On our cross-country land navigation hikes, we worked through dense walls of vegetation, seas of palmettos, burnt over regions, and lakes and dried up swamps. We saw deer in the area, and Byron said he often sees bears in this location (he saw EIGHT bears in one day at our camp just a week or two earlier!). Each morning, Byron also pointed out new Armadillo ("road pizzas") tracks routing all around our camp. I was on a constant lookout for snakes, often using a stick to push brush and palmettos aside before stepping through. I never saw any snakes, but I did spot a different creepy-crawly throughout my week: spiders.
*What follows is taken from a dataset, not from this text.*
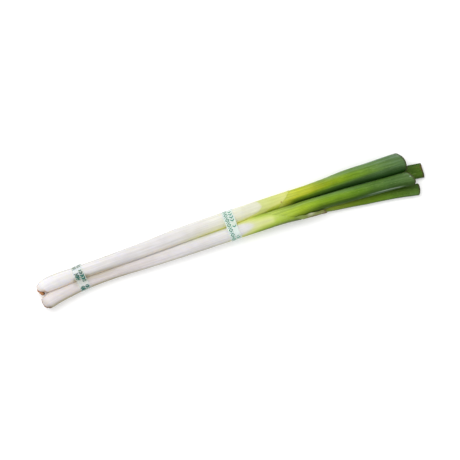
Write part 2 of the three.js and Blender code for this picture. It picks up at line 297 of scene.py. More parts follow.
def colour_scale(tree, place, stops):
    """A run of colours: stops are (place from 0 to 1, colour)."""
    ramp = tree.nodes.new("ShaderNodeValToRGB")
    feed(tree, ramp.inputs[0], place)
    elements = ramp.color_ramp.elements
    elements[0].position = stops[0][0]
    elements[0].color = stops[0][1]
    elements[1].position = stops[-1][0]
    elements[1].color = stops[-1][1]
    for position, colour in stops[1:-1]:
        elements.new(position).color = colour
    return ramp.outputs[0]


def mottled(tree, colour, specks):
    """Round spots on the colour: each has a place in millimetres, the reach where it starts to
    fade, the reach where it is gone, its share and its colour."""
    for spot, core, rim, share, tint in specks:
        away = tree.nodes.new("ShaderNodeVectorMath")
        away.operation = "DISTANCE"
        feed(tree, away.inputs[0], tree.nodes.new("ShaderNodeTexCoord").outputs["Object"])
        away.inputs[1].default_value = [value * MM for value in spot]
        mark = between(tree, away.outputs["Value"], core * MM, rim * MM, share, 0.0)
        colour = blended(tree, mark, colour, tint)
    return colour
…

Actually, I've never seen so many, or such a variety, of spiders! Stepping out at night to answer nature's call, my headlamp would catch the reflective dots of spider eyes wherever my head turned. 
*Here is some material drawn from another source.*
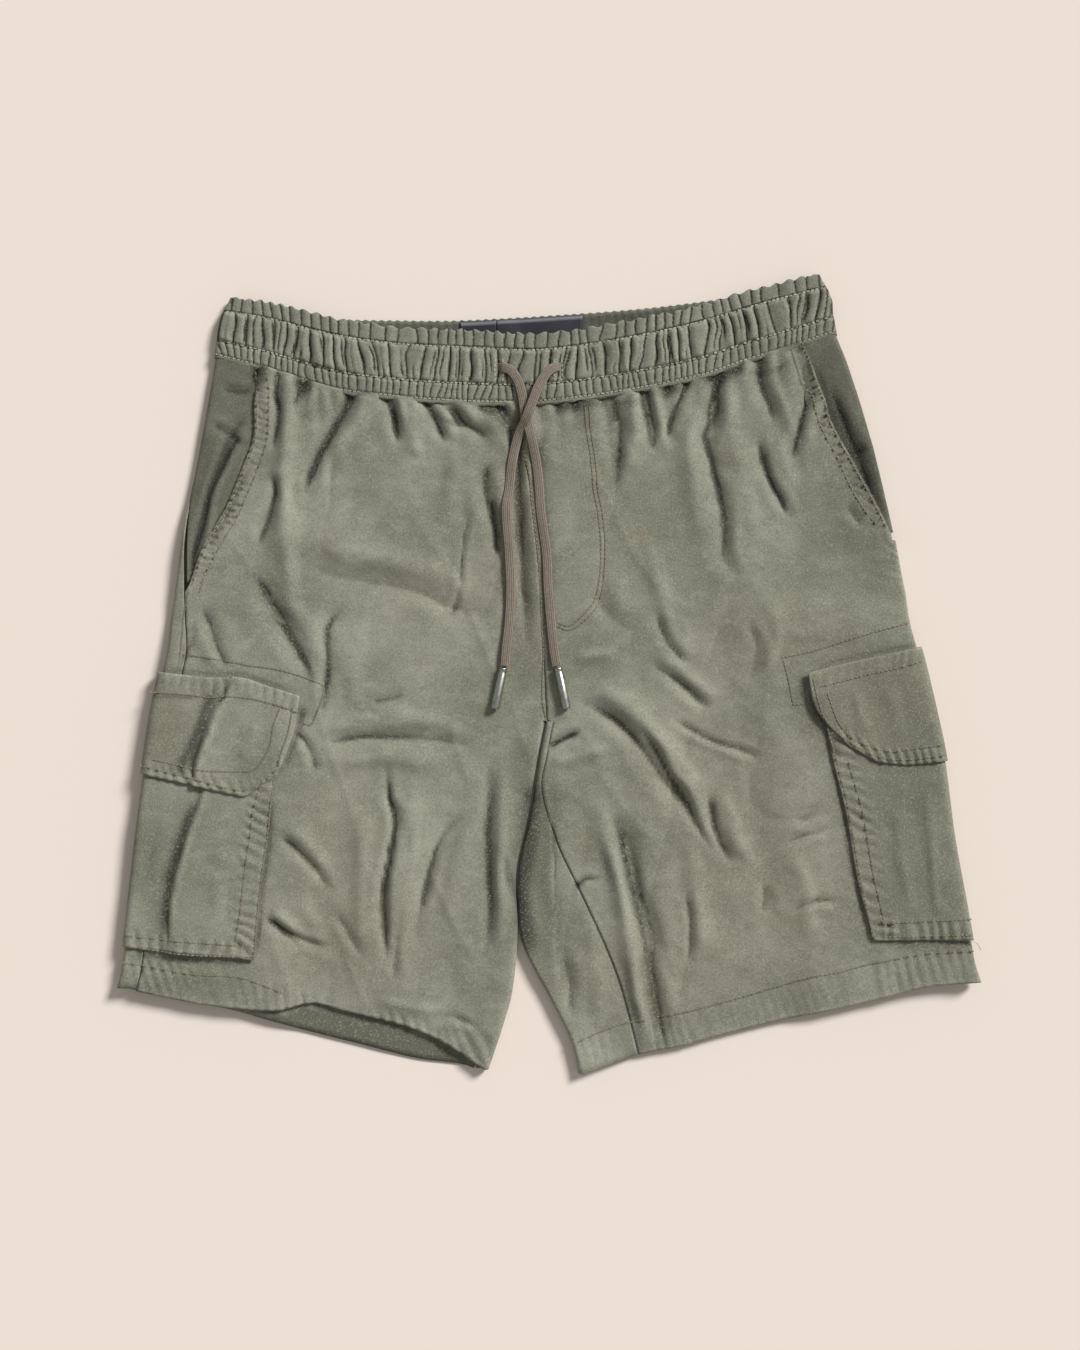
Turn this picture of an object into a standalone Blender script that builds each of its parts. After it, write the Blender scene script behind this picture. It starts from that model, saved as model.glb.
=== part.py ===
"""Cargo shorts laid flat, front up.

Frame: X to the wearer's left (viewer's right), Y towards the waist, Z up, floor at z = 0.
All tables and sizes are in millimetres; MM turns them into metres when a mesh is made.
A leg is a flattened tube: the back panel lies on the floor, the front panel lies on it,
and the cloth turns round a fold line at each side.
"""
import math

import bmesh
import bpy
from mathutils import Vector

MM = 0.001

# ---------------------------------------------------------------- driving sizes (mm)
WALL = 1.2               # one thickness of washed twill
HEM_WALL = 2.4           # turned hem
BAND_WALL = 2.6          # elastic casing
LABEL_WALL = 1.0
SEAM_GAP = 0.3
LAYER = WALL + 0.55      # one layer lying on the next, middle to middle
FOLD_RADIUS = 2.5        # side folds and inner-leg folds
QUARTER = math.pi * FOLD_RADIUS / 2
BASE_RISE = 3.3          # front panel over back panel, middle to middle
DEEPEST_TROUGH = 1.0
HEM_RISE = 0.8           # the front lies this much higher over the two hems
HEM_HEIGHT = 19.0
HEM_STEP = 2.5           # the wall thickens over this height above the hem
HEM_ROWS = 2             # the hem's own rows: its top and its foot
CROTCH_Y = -32.0
SIDE_WRAP = 8.0          # how far a front turns under past a fold
MOUTH_REACH = 14.0       # pocket facing continues this far under the front
POCKET_UNDER = 80.0      # rear half of a cargo pocket
FLAP_UNDER = 86.0        # rear half of a cargo flap
STACK_MARGIN = 24.0      # the panels stay lifted this far past a pocket or flap
STACK_RAMP = 30.0        # and come down over this length
BAND_FRONT_MID = 6.3
BAND_BACK_MID = BAND_WALL / 2
RIB_PITCH = 9.0          # gathers of the waistband
RIB_HEIGHT = 0.6
CORD_WIDTH = 7.0
CORD_THICKNESS = 2.4
AGLET_LENGTH = 30.0
AGLET_RADIUS = 3.0
BUTTONHOLE_WIDTH = 2.0
HIDDEN_GAP = 1.4         # between curved edges on the underside
PANEL_TOP_GAP = 0.5      # panels under the waistband
BACK_TOP_GAP = 1.5
LEG_TOP_Y = CROTCH_Y - 4
CENTRE_BACK_X = -4.0
INSEAM_FOOT_Y = -265.0
FOLD_FOOT_Y = -278.0

# ---------------------------------------------------------------- grid of the panels
ROWS_FRONT = 21
ROWS_MOUTH = 7           # along the pocket mouth
ROWS_RISE = 9            # along the centre front
ROWS_LEG = 11            # below the crotch
ROWS_BACK = 18
ROWS_BACK_RISE = 6
COLUMNS_FRONT = 13
COLUMNS_BACK = 7
WRAP_COLUMNS_LEFT = 6

# ---------------------------------------------------------------- outlines (mm)
# Across the garment: x, y
BAND_TOP = ((-222, 262), (-197, 259), (-154, 249), (-110, 242), (-51, 239), (-6, 237), (41, 243),
            (86, 252), (117, 260), (159, 272), (190, 279))
BAND_BOTTOM = ((-233, 221), (-200, 212), (-147, 196), (-115, 192), (-83, 189), (-35, 187), (9, 189),
               (59, 196), (108, 206), (137, 216), (166, 225), (201, 237))
BACK_TOP = ((-222, 257), (-190, 250), (-154, 248), (-107, 247), (-61, 247), (25, 252), (73, 256),
            (114, 261), (150, 266), (190, 274))
HEM_FRONT_LEFT = ((-303, -217), (-271, -224), (-239, -230), (-190, -234), (-165, -229),
                  (-144, -234), (-99, -245), (-71, -257), (-42, -276))
HEM_BACK_LEFT = ((-303, -217), (-239, -229), (-217, -233), (-169, -246), (-130, -255), (-91, -264),
                 (-57, -268), (-42, -275))
HEM_RIGHT = ((20, -279), (33, -276), (63, -265), (92, -259), (121, -251), (161, -241),
             (202, -232), (232, -225), (262, -217), (303, -213))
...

My shelter during my stay in Florida's Ocala National Forest.

Shelter

I expected Florida to be hot and buggy, so for this course, I brought a large Cooke Custom Sewing ("CCS") silnylon tarp with a roomy but lightweight mosquito net, with a floor to set-up under it.

I brought a USGI poncho liner, a Sea to Summit sleeping bag liner, and one of our Therm-a-rest Neo Air Dream pads. I've used this type of arrangement before when camping in the Florida Keys, during the hot, muggy, and buggy seasons, and I really liked it. The tarp offers plenty of shade and rain protection.
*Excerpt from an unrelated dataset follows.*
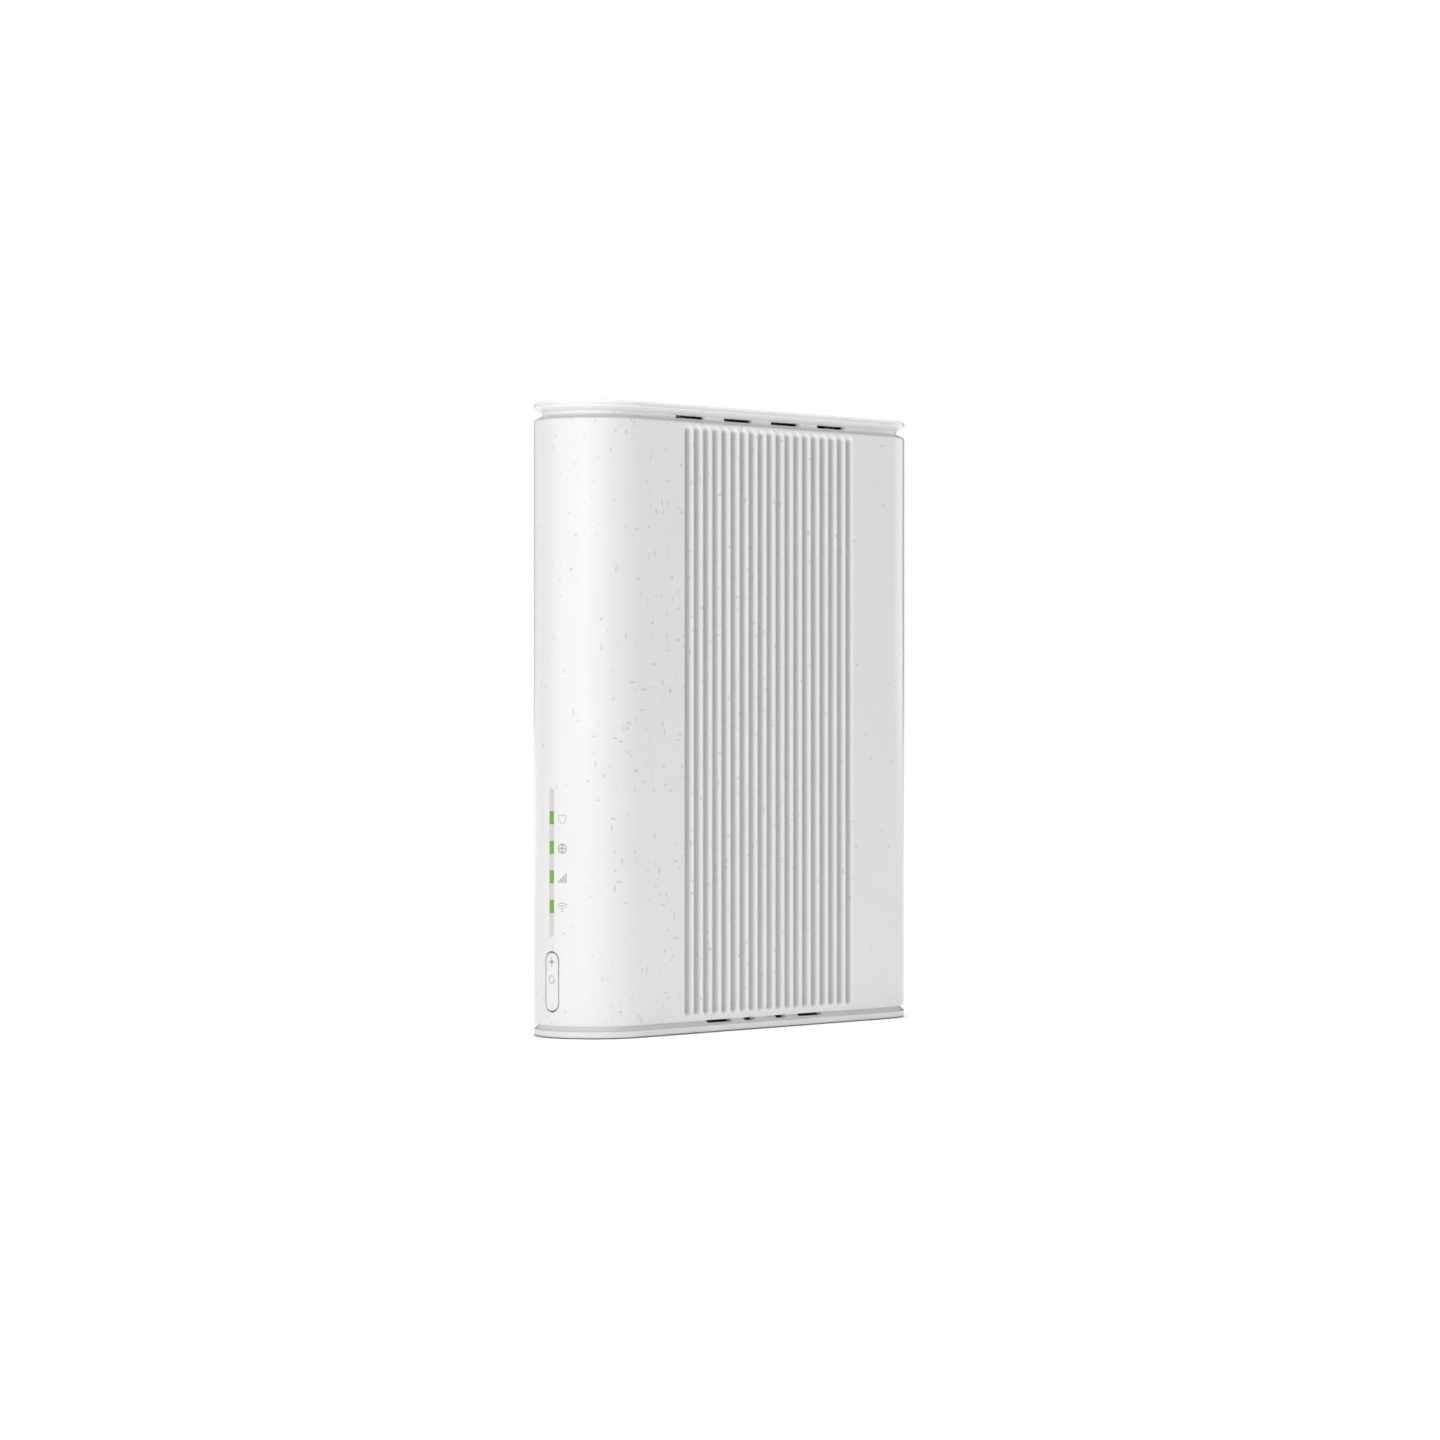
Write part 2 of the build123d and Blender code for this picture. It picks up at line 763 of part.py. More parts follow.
# ---- rear panel and sockets ----
mouth_proud = 0.3      # how far the sockets stand out of the rear panel
jack_half_x = port_axis - board_face
jack_half_z = 8.0
jack_y = (panel_face - 21.0, panel_face + mouth_proud)
jack_metal = 0.35
socket_half_z = 5.95
socket_x = (-4.1, 4.1)
socket_depth = 14.5
latch_half_z = 3.2
latch_depth = 1.9
window_rim = 0.3       # how far the shield's window stands back from the socket's mouth
contact_count = 8
contact_pitch = 1.02
contact_width = 0.4
dc_body_radius = 3.9
dc_bore = 3.1
dc_bore_depth = 9.5
dc_pin = 1.0
dc_body_depth = 13.0
dc_body_top = 5.0
dc_body_half = 4.7
washer_radius = 6.5
thread_radius = 4.76
root_radius = 4.6
coax_tip = rear - 0.5
nut_flats = 11.0
nut_depth = 2.0
washer_depth = 0.5
power_radius = 3.8
power_travel = 2.0
power_tip = panel_face + 2.5
reset_radius = 1.2
reset_travel = 0.3
reset_hole = 1.3
pin_hole_slip = 0.4


def rear_panel():
    panel = slab_y(plate_half, (bay_bottom - 2, bay_top + 2), bay_corner, (panel_back, panel_face))
    collar_z = (bay_bottom + bay_slip, bay_top - bay_slip)
    collar_y = (panel_face, rear)
    collar = slab_y(bay_half - bay_slip, collar_z, bay_corner - bay_slip, collar_y)
    collar -= slab_y(bay_half - bay_slip - collar_wall,
                     (collar_z[0] + collar_wall, collar_z[1] - collar_wall),
                     bay_corner - bay_slip - collar_wall, collar_y)
    panel += collar & prism(collar_recess, (0, height))
    through = (panel_back, panel_face)
    for z in jack_heights:
        half_x = jack_half_x + slip
        panel -= box((port_axis - half_x, port_axis + half_x), through,
                     (z - jack_half_z - slip, z + jack_half_z + slip))
    for z, radius in ((dc_z, dc_body_radius + slip), (coax_z, thread_radius + slip),
                      (reset_z, reset_hole), (power_z, power_radius + pin_hole_slip)):
        panel -= rod_y(radius, through, port_axis, z)
    for z in panel_screw_heights:
        panel -= rod_y(small_screw + slip, through, port_axis, z)
    return panel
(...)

BMP-Post_ATC_Byron-Kerns_Doe-Lake_3-20-18-(W).jpg

A Great (and Recommended!) Experience

Overall, Byron's ITC was a fantastic experience! I'd recommend it to anyone considering teaching survival courses. If you want more information about Byron, check out some of his history here.

I hope it's not too long before I'm able to spend time in the woods with Byron again! He mentioned a love for canoeing, but has never been to the Boundary Waters or Quetico. Maybe we'll lure Old Byron up north one of these days!